Ultimately, will these trade developments cause a major, long-lasting impact on soybean and oilseed markets? It is hard to say.
The recent bullishness in the oilseed complex has helped March canola recover about $20 from the late November lows near $460 per tonne but as I’ve noted the gains seem muted compared to soy oil.
Technical chart signals show that canola and soy oil are under-priced, signalling a buying opportunity for traders.
Canola suffers from its own trade problems with China and that probably is the main reason for the modest nature of the price rally so far.
Exports to Dec. 15 are 3.43 million tonnes, about seven percent or 252,300 tonnes behind last year’s pace.
That lag in movement is concerning considering that Agriculture Canada’s supply and demand forecast for the full crop year expects exports to be almost level with last year at 9.1 million tonnes.
However, excellent crush profit margins have domestic processors running full out. Domestic disappearance to Dec. 15 is up an amazing one million tonnes over last year at 4.21 million tonnes, according to Canadian Grain Commission figures.
Agriculture Canada forecasts conservatively that domestic demand will be only 500,000 tonnes ahead of last year.
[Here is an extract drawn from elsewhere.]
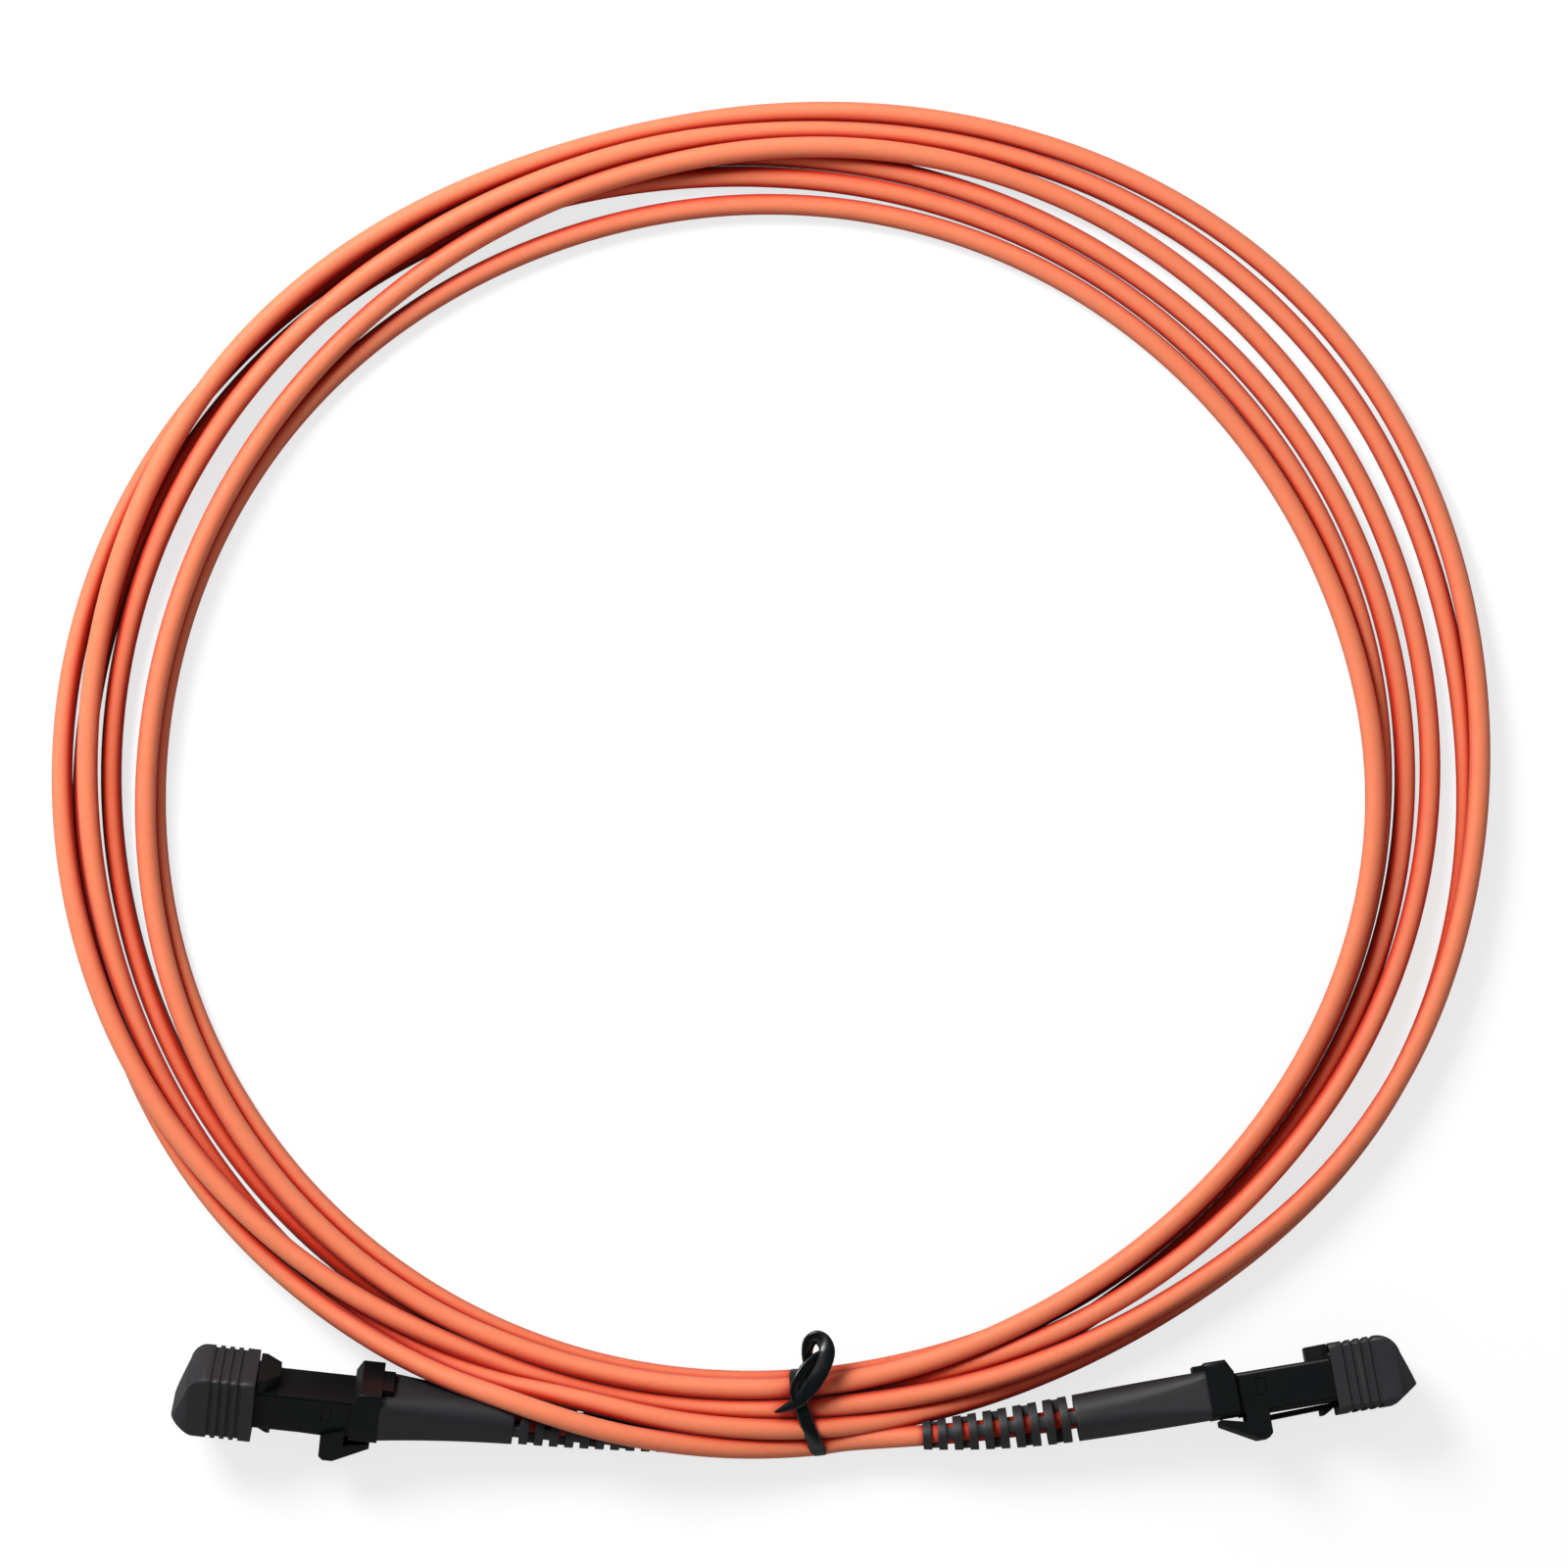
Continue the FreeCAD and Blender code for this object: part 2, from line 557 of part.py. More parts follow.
def make_crimp_ring():
    """The metal ring that clamps the yarn on the neck and the jacket behind it."""
    start = COLLAR_END + CRIMP_FRONT_GAP
    small_r = CABLE_D/2 + CRIMP_GAP
    big = rod(start, NECK_END + CRIMP_WALL, CRIMP_R)
    small = rod(NECK_END, CRIMP_END, small_r + CRIMP_WALL)
    ring = big.cut(rod(start - PAST, NECK_END, NECK_D/2 + CRIMP_GAP)).fuse(small)
    return ring.cut(rod(NECK_END, CRIMP_END + PAST, small_r)).removeSplitter()


# bend boot
def bend_place(x, bend):
    """Where a slice of the boot's tail stands: its axis curves evenly by bend degrees."""
    past = max(0.0, x - RIB_START)
    if past == 0.0 or abs(bend) < 1e-9:
        return FreeCAD.Placement(Vector(x, 0, 0), FreeCAD.Rotation())
    turn = math.radians(bend)*past/BOOT_RIB_LENGTH
    radius = BOOT_RIB_LENGTH/math.radians(bend)
    place = Vector(RIB_START + radius*math.sin(turn), 0, radius*(1 - math.cos(turn)))
    return FreeCAD.Placement(place, FreeCAD.Rotation(Vector(0, 1, 0), -math.degrees(turn)))


def put(shape, place):
    """The shape in another place."""
    return shape.transformed(place.toMatrix(), copy=True)


def boot_radius(x):
    """The ribbed tail's outer radius."""
    share = (x - RIB_START)/BOOT_RIB_LENGTH
    return BOOT_RIB_R - (BOOT_RIB_R - BOOT_TIP_R)*max(0.0, share)**1.5


def make_boot(bend):
    """The soft boot: a smooth grip, then ribs joined by two webs each."""
    grip = Part.makeLoft([
        rounded_wire(BOOT_START, BOOT_WIDTH, BOOT_HEIGHT, BOOT_CORNER),
        rounded_wire(
            RIB_START - BOOT_TAPER_LENGTH, BOOT_MID_WIDTH, BOOT_MID_HEIGHT, BOOT_MID_CORNER,
        ),
        rounded_wire(RIB_START, 2*BOOT_RIB_R, 2*BOOT_RIB_R, BOOT_RIB_R - BOOT_FLAT),
    ], True, False)
    socket_end = CRIMP_END + BOOT_CRIMP_GAP
    grip = grip.cut([
        rod(BOOT_START - PAST, socket_end, CRIMP_R + BOOT_CRIMP_GAP),
        rod(socket_end - PAST, RIB_START + PAST, BORE_R),
        block(
            BOOT_START - PAST, BOOT_START + BOOT_STEP_LENGTH + BOOT_CRIMP_GAP,
            BOOT_STEP_WIDTH + 2*BOOT_CRIMP_GAP,
            BOOT_HEIGHT/2 - BOOT_STEP_SUNK - BOOT_CRIMP_GAP, BOOT_HEIGHT,
        ),
    ])
    pitch = BOOT_RIB_LENGTH/BOOT_RIBS
    hole = rod(-PAST, pitch + PAST, BORE_R)
    web_hole = rod(-PAST, pitch + PAST, BORE_R + BOOT_WEB_LIFT)
    pieces = []
    for i in range(BOOT_RIBS):
        slot = RIB_START + i*pitch
        rib = slot + (1 - BOOT_RIB_SHARE)*pitch
        end = slot + pitch
        ring = Part.makeCone(
            boot_radius(rib), boot_radius(end), end - rib, Vector(0, 0, 0), Vector(1, 0, 0),
        )
        pieces.append(put(ring.cut(hole), bend_place(rib, bend)))
        web = rod(-BOOT_WEB_REACH, rib - slot + BOOT_WEB_REACH, boot_radius(end) - BOOT_WEB_INSET)
        strip = block(-PAST, pitch, BOOT_WEB_WIDTH, -BOOT_RIB_R, BOOT_RIB_R)
        if i % 2 == 0:
            strip.rotate(Vector(0, 0, 0), Vector(1, 0, 0), 90)
        pieces.append(put(web.cut(web_hole).common(strip), bend_place(slot, bend)))
    return grip.fuse(pieces)


# cable and coil
def sweep(path, radius):
    """A tube along runs and arcs."""
    start = path.Edges[0]
    first = start.valueAt(start.FirstParameter)
    way = start.tangentAt(start.FirstParameter)
    circle = Part.Wire(Part.makeCircle(radius, first, way))
    return path.makePipeShell([circle], True, True)


def plug_placement(tip, heading, roll, pitch):
    """Turns a plug's own axes to where it lies on the floor."""
    a = math.radians(heading)
    p = math.radians(pitch)
    r = math.radians(roll)
    along = Vector(math.cos(a)*math.cos(p), math.sin(a)*math.cos(p), -math.sin(p))
    level = Vector(0, 0, 1).cross(along).normalize()
    up = along.cross(level)
    if level.y < 0:
        level = level.negative()
    back = level*math.cos(r) + up*math.sin(r)
    side = back.cross(along)
    turn = FreeCAD.Rotation(along, side, back, "XZY")
    return FreeCAD.Placement(tip, turn)


LEFT_PLACE = plug_placement(LEFT_TIP, LEFT_HEADING, LEFT_ROLL, LEFT_PITCH)
RIGHT_PLACE = plug_placement(RIGHT_TIP, RIGHT_HEADING, RIGHT_ROLL, RIGHT_PITCH)


def on_plug(place, bend, x):
    """A point on a plug's bent axis, with the axis's heading there."""
    local = bend_place(x, bend)
    whole = place.multiply(local)
    return whole.Base, whole.Rotation.multVec(Vector(1, 0, 0))


def boot_path(place, bend):
    """The cable's way inside the boot: straight, then the tail's even curve."""
    start, _ = on_plug(place, bend, NECK_END)
    knee, _ = on_plug(place, bend, RIB_START)
    middle, _ = on_plug(place, bend, RIB_START + BOOT_RIB_LENGTH/2)
    end, _ = on_plug(place, bend, BOOT_END)
    return [Part.LineSegment(start, knee).toShape(), Part.Arc(knee, middle, end).toShape()]


def make_tail_left():
    """The cable inside the left boot, as far as the coil that lies on it."""
    tip, way = on_plug(LEFT_PLACE, LEFT_BEND, BOOT_END)
    edges = boot_path(LEFT_PLACE, LEFT_BEND)
    edges.append(Part.LineSegment(tip, tip + way*TAIL_STUB).toShape())
    return sweep(Part.Wire(edges), CABLE_D/2)


def make_tail_right():
    """The cable inside the right boot, and its run along the coil's outside."""
    tip, way = on_plug(RIGHT_PLACE, RIGHT_BEND, BOOT_END)
    corner = tip + way*((tip.x - TAIL_JOIN_X)/2/abs(way.x))
    run = min((corner - tip).Length, (TAIL_JOIN - corner).Length)
    out = (TAIL_JOIN - corner).normalize()
    cut = ARC_SHARE*run
    arc_start = corner - way*cut
    arc_end = corner + out*cut
    turn = way.getAngle(out)
    radius = cut/math.tan(turn/2)
    print("right tail: turn", round(math.degrees(turn), 2), "radius", round(radius, 1))
    inward = (out - way).normalize()
    middle = corner + inward*(radius/math.cos(turn/2) - radius)
    edges = boot_path(RIGHT_PLACE, RIGHT_BEND)
    edges.append(Part.LineSegment(tip, arc_start).toShape())
    edges.append(Part.Arc(arc_start, middle, arc_end).toShape())
    edges.append(Part.LineSegment(arc_end, TAIL_JOIN + out*TAIL_STUB).toShape())
    tube = sweep(Part.Wire(edges), CABLE_D/2)
    return tube.cut(box(
        TAIL_JOIN_X - 2*CABLE_D, TAIL_JOIN_X, TAIL_JOIN.y - CABLE_D, TAIL_JOIN.y + CABLE_D,
        TAIL_JOIN.z - CABLE_D, TAIL_JOIN.z + CABLE_D,
    ))


def polar(angle, radius):
    """A point of the coil's plan."""
    a = math.radians(angle)
    return Vector(radius*math.cos(a), radius*math.sin(a), 0)


def smooth_edge(points, periodic):
    """A smooth curve through the points."""
    curve = Part.BSplineCurve()
    curve.interpolate(Points=points, PeriodicFlag=periodic)
    return curve.toShape()


def make_coil():
    """The outer shape of the coiled cable: a flat ring with a rise over the left boot."""
    half = CABLE_D/2 + TAIL_ROOM
    join_out = Vector(TAIL_JOIN_X, TAIL_JOIN.y - half, 0)
    join_in = Vector(TAIL_JOIN_X, TAIL_JOIN.y + half, 0)
    outer_points = [join_in] + [polar(a, r) for a, r in COIL_OUTER_RIGHT]
    outer_points += [polar(a, r) for a, r in COIL_OUTER] + [join_out]
    outer = Part.Wire([
        smooth_edge(outer_points, False), Part.LineSegment(join_out, join_in).toShape(),
    ])
    inner = Part.Wire(smooth_edge([polar(a, r) for a, r in COIL_INNER], True))
    plan = Part.Face(outer).cut(Part.Face(inner))
    ring = plan.extrude(Vector(0, 0, COIL_HEIGHT))
    rise_points = [Vector(x, HUMP_INNER_Y, COIL_HEIGHT + share*(HUMP_TOP - COIL_HEIGHT))
                   for x, share in HUMP_PROFILE]
    rise_points[0].z = rise_points[-1].z = COIL_HEIGHT - HUMP_SUNK
    top = smooth_edge(rise_points, False)
    base = Part.LineSegment(rise_points[-1], rise_points[0]).toShape()
    rise = Part.Face(Part.Wire([top, base])).extrude(Vector(0, -HUMP_WIDTH, 0))
    rise = rise.common(plan.extrude(Vector(0, 0, 2*HUMP_TOP)))
    return ring.fuse(rise).removeSplitter()


def boot_room(place, bend, gap):
    """The room that the left boot takes under the coil, with a gap all round."""
    pieces = [rod(BOOT_START, RIB_START, BOOT_WIDTH/2 + gap)]
    step = BOOT_RIB_LENGTH/BOOT_RIBS
    for i in range(BOOT_RIBS):
        x = RIB_START + i*step
        piece = rod(-BOOT_WEB_REACH, step + BOOT_WEB_REACH, boot_radius(x) + gap)
        pieces.append(put(piece, bend_place(x, bend)))
    stub = rod(0, TAIL_STUB, CABLE_D/2 + gap)
    pieces.append(put(stub, bend_place(BOOT_END, bend)))
    return put(pieces[0].fuse(pieces[1:]), place)


# twist tie
def tie_band(grow):
    """The flat band round the coil, its faces moved out by grow."""
    y0 = TIE_OUTER_Y - TIE_THICKNESS
    y1 = TIE_INNER_Y + TIE_THICKNESS
    half = TIE_WIDTH/2 + grow
    band = box(-half, half, y0 - grow, y1 + grow, -grow, TIE_TOP + grow)
    band = band.makeFillet(TIE_ROUND, edges_along(band, Vector(1, 0, 0)))
    band = band.cut(box(
        -half - PAST, half + PAST, TIE_OUTER_Y + grow, TIE_INNER_Y - grow,
        TIE_THICKNESS + grow, TIE_TOP - TIE_THICKNESS - grow,
    ))
    middle = Vector(0, (y0 + y1)/2, 0)
    band.rotate(middle, Vector(0, 0, 1), TIE_TURN)
    band.translate(Vector(TIE_X, 0, 0))
    return band


def make_tie():
    """The band with its twisted stem and one loose end."""
    way = TIE_STEM_HEAD - TIE_STEM_FOOT
    stem = Part.makeCone(TIE_STEM_TIP_R, TIE_STEM_R, way.Length, TIE_STEM_FOOT, way)
    head = Part.makeSphere(TIE_STEM_R, TIE_STEM_HEAD)
    foot = Part.makeSphere(TIE_STEM_TIP_R, TIE_STEM_FOOT)
    out = TIE_TAIL_END - TIE_STEM_FOOT
    tail = Part.makeCone(TIE_TAIL_R, TIE_TAIL_TIP_R, out.Length, TIE_STEM_FOOT, out)
    return tie_band(0.0).fuse([stem, head, foot, tail])


def plug_pieces(bend):
    """Every piece of one plug, in the plug's own axes."""
    return {
        "dust_cap": make_dust_cap(),
        "plug_housing": make_housing(),
        "latch_arm": make_latch_arm(),
        "latch_trigger": make_trigger(),
        "ferrule": make_ferrule(),
        "ferrule_sleeve": make_ferrule_sleeve(),
        "pin_keeper": make_pin_keeper(),
        "fibre_pair": make_fibres(),
        "ferrule_spring": make_spring(),
        "rear_body": make_rear_body(),
        "crimp_ring": make_crimp_ring(),
        "bend_boot": make_boot(bend),
    }


def build():
    """All nodes by name, with the coil's middle at x = y = 0."""
    nodes = {}
    for side, place, bend in (
        ("left", LEFT_PLACE, LEFT_BEND), ("right", RIGHT_PLACE, RIGHT_BEND),
    ):
        for name, shape in plug_pieces(bend).items():
            nodes[name + "_" + side] = put(shape, place)
    nodes["cord_tail_left"] = make_tail_left()
    nodes["cord_tail_right"] = make_tail_right()
    coil = make_coil()
    coil = coil.cut([boot_room(LEFT_PLACE, LEFT_BEND, COIL_GAP), tie_band(TIE_ROOM)])
    nodes["cord_coil"] = coil
    nodes["twist_tie"] = make_tie()
    return nodes


def centred(nodes):
    """The same nodes, moved so that the whole stands over the origin."""
    boxes = [shape.optimalBoundingBox(False, False) for shape in nodes.values()]
    middle_x = (min(b.XMin for b in boxes) + max(b.XMax for b in boxes))/2
    middle_y = (min(b.YMin for b in boxes) + max(b.YMax for b in boxes))/2
    shift = Vector(-middle_x, -middle_y, -min(b.ZMin for b in boxes))
    print("shift", shift)
    moved = {}
    for name, shape in nodes.items():
        moved[name] = shape.translated(shift)
    return moved


os.makedirs("parts", exist_ok=True)
for name, shape in centred(build()).items():
    print(name, shape.ShapeType, len(shape.Solids), round(shape.Volume, 2), shape.isValid())
    shape.exportStep("parts/" + name + ".step")
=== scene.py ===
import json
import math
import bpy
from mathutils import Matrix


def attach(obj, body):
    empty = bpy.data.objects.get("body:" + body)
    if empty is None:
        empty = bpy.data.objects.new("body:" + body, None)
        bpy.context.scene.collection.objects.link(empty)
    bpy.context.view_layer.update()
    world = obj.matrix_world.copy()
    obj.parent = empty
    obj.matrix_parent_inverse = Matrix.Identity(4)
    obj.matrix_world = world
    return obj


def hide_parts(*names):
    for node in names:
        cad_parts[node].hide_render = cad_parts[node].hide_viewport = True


bl_info = {
    "name": "Fiber optic patch cord",
    "version": (1, 0, 0),
    "blender": (4, 5, 0),
    "location": "View3D > Sidebar > Patch Cord",
    "description": "Dresses a coiled two-fibre patch cord: cable, plugs, boots, dust caps and twist tie",
    "category": "Object",
}

import bmesh
import bpy
import numpy as np
from bpy.props import FloatProperty, IntProperty, PointerProperty, StringProperty
from mathutils import Matrix, Vector

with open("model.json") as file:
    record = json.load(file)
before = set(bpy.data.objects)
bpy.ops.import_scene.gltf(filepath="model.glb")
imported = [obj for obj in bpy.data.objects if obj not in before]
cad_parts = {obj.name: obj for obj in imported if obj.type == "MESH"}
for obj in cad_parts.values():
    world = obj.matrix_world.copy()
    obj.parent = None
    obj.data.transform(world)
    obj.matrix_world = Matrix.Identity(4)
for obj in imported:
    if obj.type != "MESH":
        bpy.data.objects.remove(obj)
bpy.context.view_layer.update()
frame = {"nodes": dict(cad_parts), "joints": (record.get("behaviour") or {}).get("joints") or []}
NODES = frame["nodes"]
JOINTS = {joint["name"]: joint for joint in frame["joints"]}
SIDES = ("left", "right")
MM = 0.001

# the moulded pieces of a plug that show
OUTSIDE = (
    "dust_cap", "plug_housing", "latch_arm", "latch_trigger", "rear_body", "bend_boot",
)

# a plug in millimetres along its own axes, u from the cap's tip, s across and b to the back:
# the trigger's hinge, the end of the crimp neck, and the boot's ribbed tail
HINGE_U = 28.3
HINGE_B = -4.15
NECK_END = 33.9
RIB_START = 48.3
BOOT_END = 70.2
BOOT_RIB_R = 3.3
BOOT_TIP_R = 2.0
BOOT_NARROWING = 1.5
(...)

After assessing all supply and demand assumptions, Agriculture Canada forecasts end of year carryout at a burdensome 3.5 million tonnes.
However, we can hope that the domestic processing industry will continue to outperform for the next seven months of the crop year and offset the weakness in export sales. Given the tight global supply of vegetable oil this hope has a strong foundation.
The carryout might yet fall to 300,000 tonnes or less.
I’ll end this by saying I think there is fundamental support for a further rally in canola prices but for the rally to go as high as soybean oil, I think will require some better news on the export front.